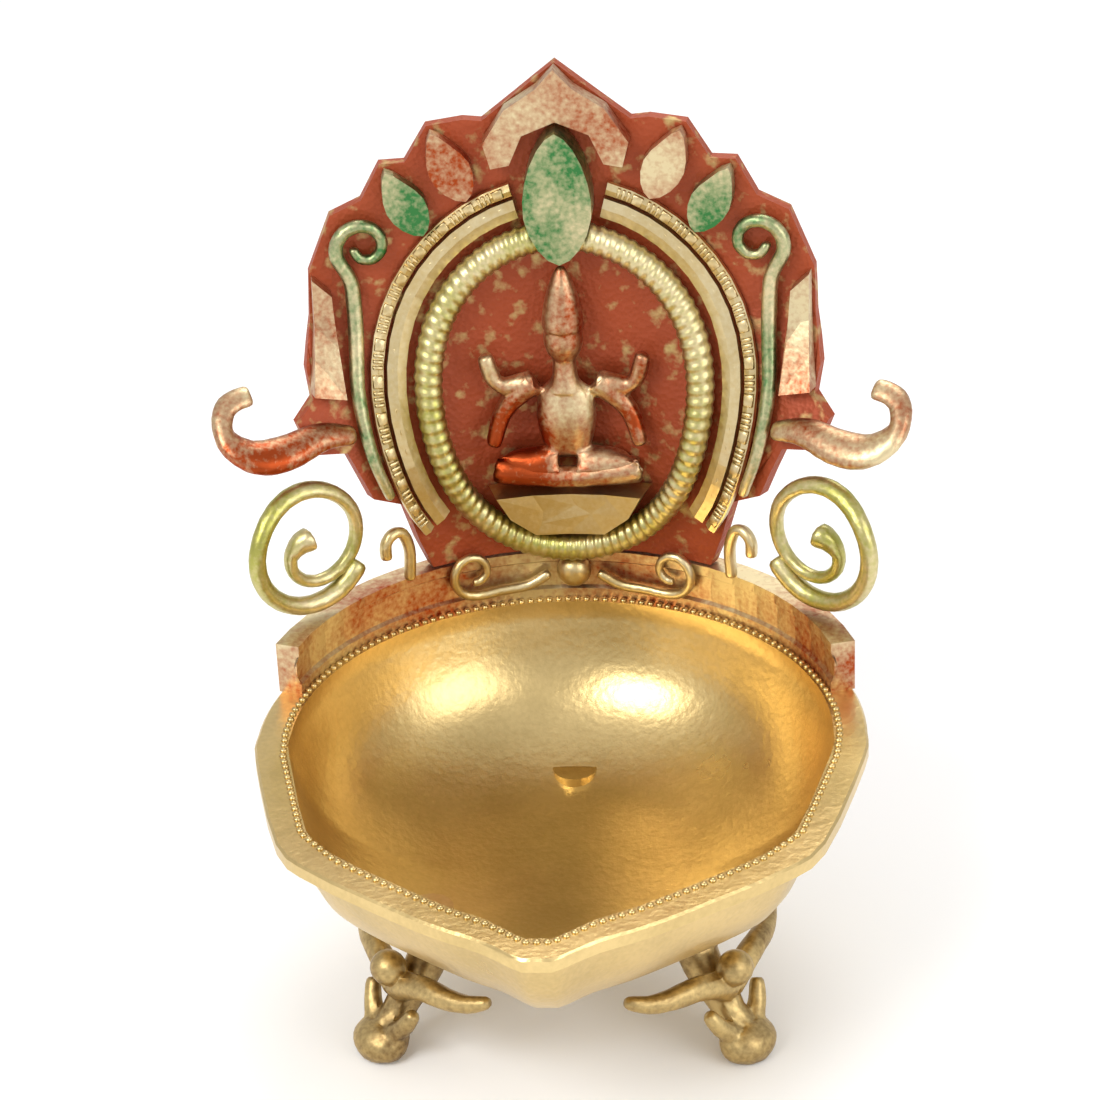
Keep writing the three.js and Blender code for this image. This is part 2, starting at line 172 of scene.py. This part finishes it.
colours = {
    "pale": (0.72, 0.60, 0.36), "warm": (0.60, 0.44, 0.19), "golden": (0.74, 0.55, 0.25),
    "umber": (0.20, 0.12, 0.05), "red": (0.36, 0.06, 0.015), "green": (0.05, 0.20, 0.06),
    "lime": (0.42, 0.40, 0.10), "steel": (0.5, 0.5, 0.5), "shadow": (0.3, 0.3, 0.3)}
pale = wornBrass("paleBrass", colours["pale"], colours["warm"], 0.3)
golden = wornBrass("goldenBrass", colours["golden"], colours["warm"], 0.24)
antique = wornBrass("antiqueBrass", colours["warm"], colours["umber"], 0.36)
plain = wornBrass("screwSteel", colours["steel"], colours["shadow"], 0.35)
redLacquer = lacquered("redLacquer", colours["red"], colours["warm"])
redBrass = wornBrass("redBrass", colours["pale"], colours["red"], 0.34)
greenBrass = wornBrass("greenBrass", colours["pale"], colours["green"], 0.34)
limeBrass = wornBrass("limeBrass", colours["pale"], colours["lime"], 0.32)
print("materials made")

looks = {
    "bowl": golden, "base_rail": redBrass, "back_plate": redLacquer, "leaf_keystone": greenBrass,
    "crest": redBrass, "petal_upper": redBrass, "petal_lower": greenBrass, "fern_scroll": greenBrass,
    "outer_feather": redBrass, "horn": redBrass, "goddess": redBrass, "side_loop": limeBrass,
    "foot_screw": plain, "rail_screw": plain, "foot": antique}


def lookOf(name):
    for prefix in sorted(looks, key=len, reverse=True):
        if name.startswith(prefix):
            return looks[prefix]
    return pale


for name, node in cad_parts.items():
    node.data.materials.clear()
    node.data.materials.append(lookOf(name))
print("CAD nodes dressed")


def walls(first, rings, size):
    # The faces between stacked rings of points that start at vertex first.
    faces = []
    for i in range(rings - 1):
        for j in range(size):
            a = first + i * size + j
            b = first + i * size + (j + 1) % size
            faces.append((a, b, b + size, a + size))
    return faces


def lids(first, rings, size):
    # The bottom and the top of such a stack.
    top = first + (rings - 1) * size
    return [tuple(range(first + size - 1, first - 1, -1)), tuple(range(top, top + size))]


def makePiece(name, vertices, faces, material, replaced=(), sharp=None):
    mesh = bpy.data.meshes.new(name)
    mesh.from_pydata(vertices, [], faces)
    work = bmesh.new()
    work.from_mesh(mesh)
    bmesh.ops.remove_doubles(work, verts=work.verts, dist=1e-7)
    bmesh.ops.recalc_face_normals(work, faces=work.faces)
    work.to_mesh(mesh)
    work.free()
    mesh.polygons.foreach_set("use_smooth", [True] * len(mesh.polygons))
    mesh.materials.append(material)
    if sharp:
        mesh.set_sharp_from_angle(angle=math.radians(sharp))
    piece = bpy.data.objects.new(name, mesh)
    bpy.context.scene.collection.objects.link(piece)
    if replaced:
        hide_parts(*replaced)
    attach(piece, "root")
    print(f"{name} made")
    return piece


def ringPoint(turn, grow, out):
    return onPanel((medallion["halfWidth"] + grow) * math.cos(turn),
                   medallion["centre"] + (medallion["halfHeight"] + grow) * math.sin(turn), out)


def bandSpan(side):
    # Where the bands begin and end, in degrees round the medallion; the keystone parts them at the top.
    return (-36, 74) if side > 0 else (106, 216)


def medallionRope():
    # The fat ring with its cross ribs, each a low swell round the tube.
    rope = {"ribs": 90, "steps": 6, "sides": 20, "low": 0.75, "swell": 0.35}
    around = rope["ribs"] * rope["steps"]
    vertices = []
    for i in range(around):
        phase = 2 * math.pi * (i % rope["steps"]) / rope["steps"]
        radius = medallion["tube"] - rope["swell"] * (0.5 + 0.5 * math.cos(phase))
        for j in range(rope["sides"]):
            side = 2 * math.pi * j / rope["sides"]
            vertices.append(ringPoint(2 * math.pi * i / around, radius * math.cos(side),
                                      rope["low"] + medallion["tube"] + radius * math.sin(side)))
    faces = []
    for i in range(around):
        for j in range(rope["sides"]):
            a = i * rope["sides"] + j
            b = i * rope["sides"] + (j + 1) % rope["sides"]
            c = ((i + 1) % around) * rope["sides"] + (j + 1) % rope["sides"]
            d = ((i + 1) % around) * rope["sides"] + j
            faces.append((a, b, c, d))
    makePiece("medallionRope", vertices, faces, limeBrass, ["medallion_ring"])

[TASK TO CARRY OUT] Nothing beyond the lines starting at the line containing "hide_parts(*replaced)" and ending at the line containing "return (-36, 74)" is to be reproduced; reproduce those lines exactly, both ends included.

[SOLVED EXERCISE]
        hide_parts(*replaced)
    attach(piece, "root")
    print(f"{name} made")
    return piece


def ringPoint(turn, grow, out):
    return onPanel((medallion["halfWidth"] + grow) * math.cos(turn),
                   medallion["centre"] + (medallion["halfHeight"] + grow) * math.sin(turn), out)


def bandSpan(side):
    # Where the bands begin and end, in degrees round the medallion; the keystone parts them at the top.
    return (-36, 74) if side > 0 else (106, 216)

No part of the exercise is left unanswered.